E’ opportuno leggere approfonditamente lo schema contrattuale che regola ciascun rapporto di agenzia con la casa mandante, ove sempre più frequentemente viene inserita un’apposita norma che disciplina il raggiungimento del budget minimo da parte dell’agente, subordinandone anche la continuità del rapporto contrattuale in quanto casa mandante, nell’ipotesi di mancato raggiungimento del budget, intende avvalersi della clausola risolutiva espressa onde cessare immediatamente il rapporto in essere tra le parti, senza riconoscere, quindi, all’agente alcun tipo di indennità.
Nel corso degli anni, vi sono stati numerosi dibattiti giurisprudenziali circa la legittimità o meno di questo modo di operare da parte della casa mandante; solo grazie ad una recente pronuncia giurisprudenziale della Corte di Cassazione (10934 del 18/5/2011) ha definitivamente fornito un indirizzo univoco sull’intera problematica del mancato raggiungimento del budget con la conseguente perdita del diritto alle indennità.
E’ importante, tuttavia, compiere un distinguo tra l’ipotesi di “clausola risolutiva espressa” -ex.art. 1456 c.c. e la risoluzione del mandato per grave inadempimento. La prima ipotesi, si configura quando i contraenti convengono in modo espresso che il contratto in essere tra le parti si risolva nel caso che una determinata obbligazione non sia adempiuta; in tal caso la risoluzione si verifica, ipso jure, quando la parte interessata (in questa ipotesi la casa mandante) dichiara all’altro (agente) che intende avvalersi della clausola risolutiva espressa; se una clausola di tale natura, viene inserita nel contratto di agenzia, il preponente è esonerato dal provare l’importanza dell’inadempimento, ai sensi dell’art. 1455 c.c., essendo sufficiente la prova del mero inadempimento (ad esempio il mancato raggiungimento del budget prefissato). In questo caso, quindi, l’azienda può risolvere il contratto ma dovrebbe riconoscere tutte le indennità spettanti all’agente di commercio, inclusa quella del preavviso, laddove l’agente dimostri la scarsa rilevanza del mancato raggiungimento del budget in relazione alla complessità del rapporto contrattuale in essere tra le parti.
Nell’ipotesi di risoluzione contrattuale per grave inadempimento (a titolo esemplificativo e non esaustivo: ritenzione indebita di somme di danaro, violazione obbligo di esclusiva, violazione riservatezza professionale), in questo caso nulla è dovuto all’agente, neanche l’indennità di preavviso.

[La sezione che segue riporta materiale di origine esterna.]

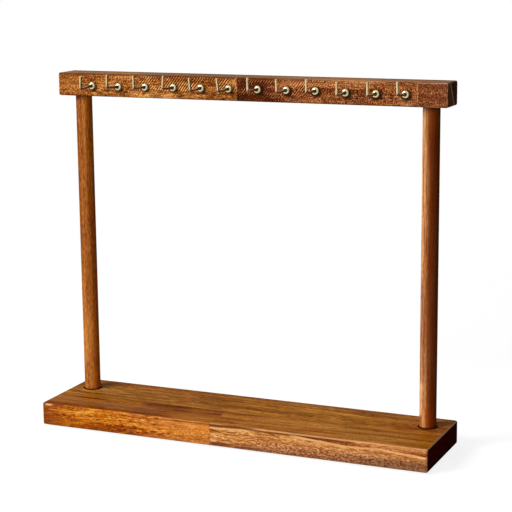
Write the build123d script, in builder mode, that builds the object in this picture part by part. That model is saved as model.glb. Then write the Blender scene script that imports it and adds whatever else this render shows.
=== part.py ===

Pertanto, con la già richiamata sentenza 18 maggio 2011, n. 10934, la Cassazione ha affermato che poiché la legge richiede, per la risoluzione in tronco del contratto e per la perdita del diritto all’indennità per la cessazione del rapporto, la sussistenza di una giusta causa, la clausola risolutiva espressa può ritenersi valida nei limiti in cui non venga a giustificare un recesso attuato in situazioni concrete e con modalità a norma di legge o di accordi collettivi non legittimanti un recesso per giusta causa, con la conseguenza che il giudice deve verificare anche la sussistenza di un inadempimento integrante tale giusta causa.
In conclusione: l’agente può rivendicare l’indennità anche in presenza di una clausola risolutiva espressa ove l’inadempimento in essa previsto non concretizzi giusta causa. Il giudice di merito può , quindi, valutare se l’unico mancato conseguimento del budget nell’arco, ad esempio, di 10 anni sia idoneo a configurare la giusta causa.
Consiglio, pertanto, di rivolgersi ad un legale di fiducia, ovvero ad un legale specializzato in materia, al fine di articolare correttamente le richieste relative alle indennità di fine rapporto, per volontà della casa mandante.